The decision to hire from outside United Airlines has angered many in United’s 26,000- member flight attendant union (AFL-CIO), whose representatives see it as a direct violation of their contract’s scope clause.
That contract, said a spokesperson for the Washington-based Association of Flight Attendants (AFA), is very clear. “If United brings in a new division or service, United flight attendants from the flight-attendant seniority list must man those flights.”
“United saw fit to negotiate around these requirements when it dealt with the pilots, but not with the flight attendants,” said AFA’s Dawn Deeks. “This is wrong.”

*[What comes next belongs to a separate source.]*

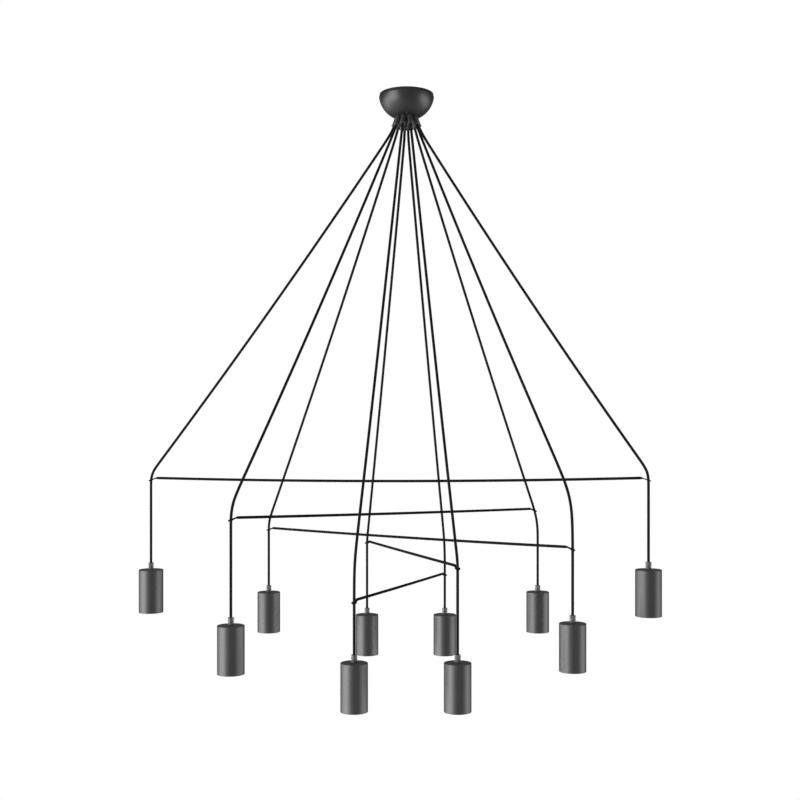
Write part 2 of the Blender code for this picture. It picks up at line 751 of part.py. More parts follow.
def rod_with_lamps(number, span, depth, turn, rise, sag, middle, end_a, end_b):
    frame = rod_frame(depth, span, turn, rise, middle)
    ways = []
    for letter, sign, (bend, softness, drop) in zip("ab", (-1, 1), (end_a, end_b)):
        label = number + letter
        eyelet = frame @ Vector((sign * span / 2, 0, -TAB_DROOP))
        far_side = math.pi if sign < 0 else 0
        plumb_top = upper_cord(label, eyelet, bend, softness)
        pendant(label, plumb_top, turn + far_side, drop)
        slanted = eyelet - spout_mouth(label)[0]
        ways.append(DOWN if bend > 0 else slanted.normalized())
    spacer_rod(number, span, sag, frame, ways)


def build():
    ceiling_bracket()
    canopy_dome()
    cord_plate()
    centre_screw()
    terminal_block()
    for rod in RODS:
        rod_with_lamps(*rod)
    bpy.context.view_layer.update()


build()
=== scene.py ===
# %% [markdown]
# # A chandelier of ten lamp holders on five crossed rods
#
# On the real lamp ten thin black cords leave a small dome on the ceiling, each through a spout of
# its own. Five black rods hold the cords apart: each rod has an eyelet at either end, a cord goes
# through it, and below the eyelet hangs a dark metal lamp holder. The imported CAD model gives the
# place of every piece and how it swings. This lesson dresses that model with finer surfaces and
# with materials. The model's own numbers are used as they are: metres, Z up, the ceiling at zero.

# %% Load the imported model
import json
import math

import bpy
import numpy as np
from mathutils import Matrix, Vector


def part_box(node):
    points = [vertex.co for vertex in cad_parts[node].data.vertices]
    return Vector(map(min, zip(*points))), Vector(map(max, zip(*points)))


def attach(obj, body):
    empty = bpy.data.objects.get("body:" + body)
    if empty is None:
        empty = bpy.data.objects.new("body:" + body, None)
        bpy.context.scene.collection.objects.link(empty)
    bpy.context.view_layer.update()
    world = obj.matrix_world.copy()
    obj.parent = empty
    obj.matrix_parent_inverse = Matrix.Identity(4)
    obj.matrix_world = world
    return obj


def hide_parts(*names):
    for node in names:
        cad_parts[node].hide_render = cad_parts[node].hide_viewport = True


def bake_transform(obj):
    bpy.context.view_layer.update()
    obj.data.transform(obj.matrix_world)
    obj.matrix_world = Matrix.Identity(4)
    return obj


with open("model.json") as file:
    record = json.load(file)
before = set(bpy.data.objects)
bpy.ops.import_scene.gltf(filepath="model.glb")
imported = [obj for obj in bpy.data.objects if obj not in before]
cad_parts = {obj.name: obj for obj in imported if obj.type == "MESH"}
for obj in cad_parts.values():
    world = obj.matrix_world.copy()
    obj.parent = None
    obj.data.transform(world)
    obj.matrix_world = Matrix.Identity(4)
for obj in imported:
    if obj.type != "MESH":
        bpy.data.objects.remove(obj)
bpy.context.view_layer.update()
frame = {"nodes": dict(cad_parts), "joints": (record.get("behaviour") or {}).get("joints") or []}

joints = {joint["name"]: joint for joint in frame["joints"]}
LABELS = [number + end for number in "12345" for end in "ab"]

# %% [markdown]
# ## The camera
#
# The photo's upright lines are parallel, so its camera looked level, and the horizon, where the
# holders show neither their tops nor their bottoms, lies a little below the middle of the picture.
# A small vertical shift does that without tilting the camera. The ten holders are all one size, so
# the sizes at which they appear give the camera's distance.

# %% Set up the camera
LENS_MM = 51.525
SENSOR_MM = 36
CAMERA_PLACE = (-0.0122, -2.150, -0.658)
CAMERA_SHIFT = 0.05625

camera_data = bpy.data.cameras.new("camera")
camera_data.lens = LENS_MM
camera_data.sensor_width = SENSOR_MM
camera_data.shift_y = CAMERA_SHIFT
camera = bpy.data.objects.new("camera", camera_data)
camera.location = CAMERA_PLACE
camera.rotation_euler = (math.radians(90), 0, 0)
bpy.context.scene.collection.objects.link(camera)
bpy.context.scene.camera = camera
print("camera", CAMERA_PLACE, "lens", LENS_MM, "mm")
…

She noted that in the recent subsequent arbitration hearings during the attempted acquisition of Air Wisconsin in 1991, the flight-attendant scope clause was upheld. “The language was upheld to be what we said it was in that case, and we think it applies equally well in the BizJet case.”
Oran declined to discuss the hiring of flight attendants, other than to say bluntly, “The flight-attendant scope clause does not apply to BizJet business, period!”
Nevertheless, counsel for the union has filed an objection with the DOT, asking the agency not to approve United BizJet’s application for a certificate to engage in both domestic and foreign charter air transportation. The opposition filing stated flatly that if the DOT should grant the application and UAL does not receive a waiver from its contractual obligations with the union, “United flight attendants would be free to strike, causing a major disruption to the nation’s air transportation system.”
A spokesman for the DOT said as of August 17 approval had not yet been granted for either application.